The stationary bicycle arrived in pieces.

Cur II was not confident that Codger and Crone could assemble it properly. Being an apricot standard poodle, he called an Island company called Silver Lab, which sent over two friendly humans, Mark and John. Before you could say, “Good, boy,” Codger was up and pedaling.

It’s now been two weeks into the latest year and Codger has logged many happy miles, made happier by not knowing exactly how many. The odometer is off.

For most of his jogging and biking life, Codger competed against himself, never a worthy opponent. Did he run or bike longer or faster than he did yesterday? Was he improving or deteriorating? Should he feel better or worse about himself?  When you compete against yourself, you never win.
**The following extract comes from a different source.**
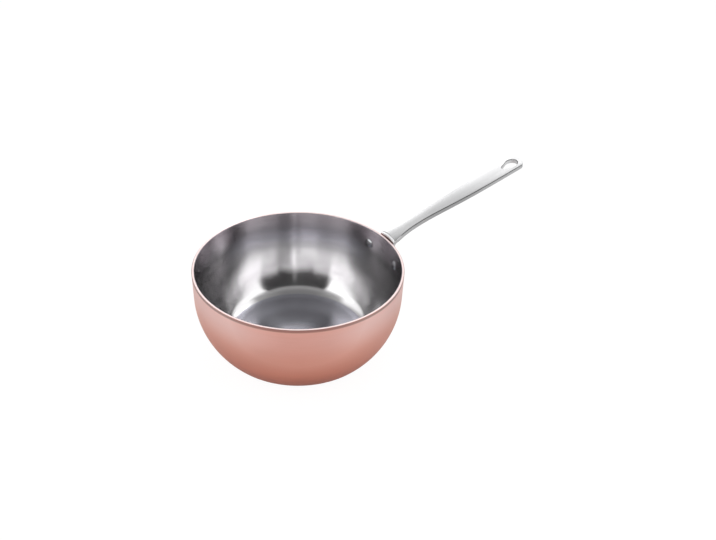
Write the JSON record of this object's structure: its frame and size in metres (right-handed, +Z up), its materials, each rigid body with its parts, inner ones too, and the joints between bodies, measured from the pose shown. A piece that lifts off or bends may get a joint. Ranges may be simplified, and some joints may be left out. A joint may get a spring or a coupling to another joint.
{
  "type": "saucier pan",
  "caption": "Round-bottomed saucier pan with a bonded three-layer bowl, satin copper outside and steel inside, and a long riveted handle with a hanging hole.",
  "frame": {"origin": "middle of the flat base, on the bowl's axis", "axes": "+Z up out of the bowl's mouth, +X from the bowl's axis towards the tip of the handle, +Y to the left when looking along +X"},
  "size_m": [0.3697, 0.2052, 0.1442],
  "materials": {
    "copper": "satin brushed copper",
    "core": "bare cut edge",
    "liner": "brushed round the bowl",
    "handle": "satin brushed along its length",
    "rivet": "satin"
  },
  "bodies": {
    "root": {"copper_shell": "copper", "aluminium_core": "core", "steel_liner": "liner", "handle": "handle", "rivet_left": "rivet", "rivet_right": "rivet"}
  },
  "joints": []
}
Codger ponders: Is it maturation or surrender when you stop keeping score? Is this the path to wisdom, or am I spinning my wheels? These anxious days, Codger concentrates on the new year and his one and only resolution, which is building and maintaining the stamina and strength to help unseat Congressman Lee Zeldin (R-Shirley) in 2022.

It’s not too early to start. Zeldin must go.
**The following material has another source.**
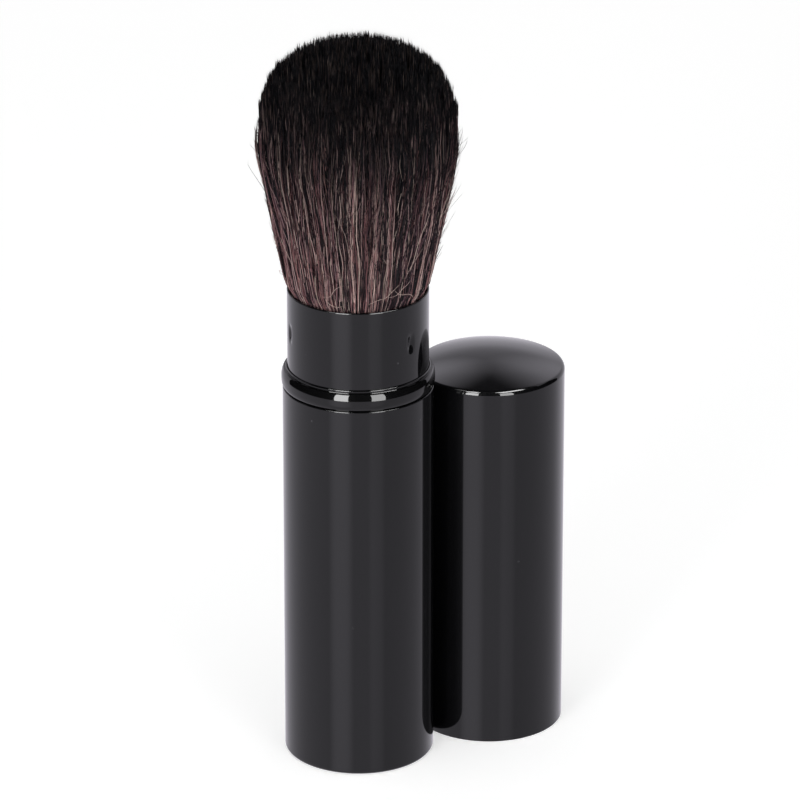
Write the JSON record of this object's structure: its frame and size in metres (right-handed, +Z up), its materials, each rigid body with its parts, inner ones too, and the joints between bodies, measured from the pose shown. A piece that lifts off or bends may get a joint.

Zeldin is another shameful reminder of the mistakes that voters make. O.K., that’s democracy, says Codger. But mistakes need to be corrected.

Right after last week’s terrorist attack on the Capitol, Zeldin joined the vote to overturn the election despite the democratic process that had resulted in dozens of failed legal attempts. Then he tried to cover himself by calling for “zero tolerance for violence.”

But Codger believes the violence occurred and will occur again because elected mob members like Zeldin have been supporting Trump’s fascistic attempts to subvert democracy for the past four years, culminating in what seems more and more like a failed coup.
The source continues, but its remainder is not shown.